* [Exercise directions] Lift every line from the entries that includes the word "bodies".
* * * * * * * * *
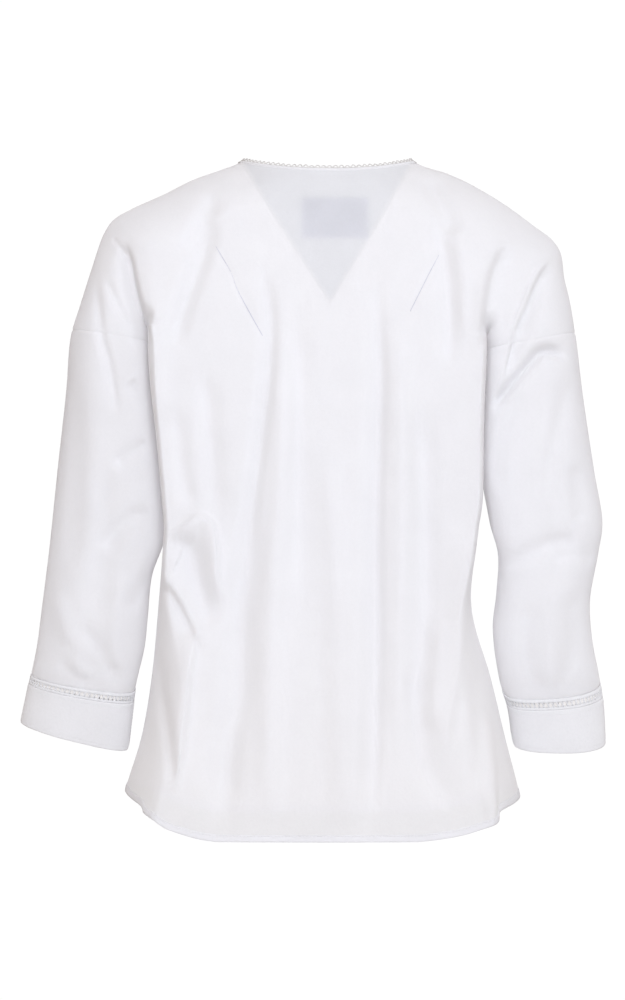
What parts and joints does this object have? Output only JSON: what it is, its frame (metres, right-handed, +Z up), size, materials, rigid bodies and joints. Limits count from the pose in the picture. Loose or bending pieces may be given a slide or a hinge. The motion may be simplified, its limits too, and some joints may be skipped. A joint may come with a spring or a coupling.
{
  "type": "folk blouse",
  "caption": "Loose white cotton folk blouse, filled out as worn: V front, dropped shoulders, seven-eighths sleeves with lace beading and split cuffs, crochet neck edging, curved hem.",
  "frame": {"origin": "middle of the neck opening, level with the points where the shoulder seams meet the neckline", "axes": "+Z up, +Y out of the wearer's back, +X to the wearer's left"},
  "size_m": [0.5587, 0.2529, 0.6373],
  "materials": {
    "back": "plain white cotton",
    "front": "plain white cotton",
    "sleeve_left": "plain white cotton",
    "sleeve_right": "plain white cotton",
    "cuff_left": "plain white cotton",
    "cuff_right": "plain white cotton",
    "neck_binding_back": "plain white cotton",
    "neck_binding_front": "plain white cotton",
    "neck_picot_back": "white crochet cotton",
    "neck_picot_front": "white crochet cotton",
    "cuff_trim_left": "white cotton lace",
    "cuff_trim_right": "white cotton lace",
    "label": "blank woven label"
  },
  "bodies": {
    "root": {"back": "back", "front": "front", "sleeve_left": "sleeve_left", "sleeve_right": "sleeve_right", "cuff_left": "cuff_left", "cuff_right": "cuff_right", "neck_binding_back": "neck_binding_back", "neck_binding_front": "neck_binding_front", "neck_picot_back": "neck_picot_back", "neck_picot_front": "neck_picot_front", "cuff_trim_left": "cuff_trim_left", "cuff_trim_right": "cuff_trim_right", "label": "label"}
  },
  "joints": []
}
* * * * * * * * *
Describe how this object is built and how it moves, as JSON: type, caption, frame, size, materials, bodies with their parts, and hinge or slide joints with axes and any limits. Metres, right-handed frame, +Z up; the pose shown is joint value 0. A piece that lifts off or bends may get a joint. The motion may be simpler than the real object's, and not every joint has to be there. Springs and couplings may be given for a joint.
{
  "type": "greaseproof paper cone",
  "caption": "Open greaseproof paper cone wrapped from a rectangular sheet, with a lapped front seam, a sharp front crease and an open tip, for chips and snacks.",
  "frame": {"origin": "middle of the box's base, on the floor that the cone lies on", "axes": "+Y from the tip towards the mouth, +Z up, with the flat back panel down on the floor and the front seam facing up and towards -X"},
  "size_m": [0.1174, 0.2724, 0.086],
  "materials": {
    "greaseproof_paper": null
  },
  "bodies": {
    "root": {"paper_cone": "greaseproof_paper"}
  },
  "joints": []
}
* * * * * * * * *
* [Reply to the task]
What parts and joints does this object have? Output only JSON: what it is, its frame (metres, right-handed, +Z up), size, materials, rigid bodies and joints. Limits count from the pose in the picture. Loose or bending pieces may be given a slide or a hinge. The motion may be simplified, its limits too, and some joints may be skipped. A joint may come with a spring or a coupling.
  "bodies": {
Describe how this object is built and how it moves, as JSON: type, caption, frame, size, materials, bodies with their parts, and hinge or slide joints with axes and any limits. Metres, right-handed frame, +Z up; the pose shown is joint value 0. A piece that lifts off or bends may get a joint. The motion may be simpler than the real object's, and not every joint has to be there. Springs and couplings may be given for a joint.
  "bodies": {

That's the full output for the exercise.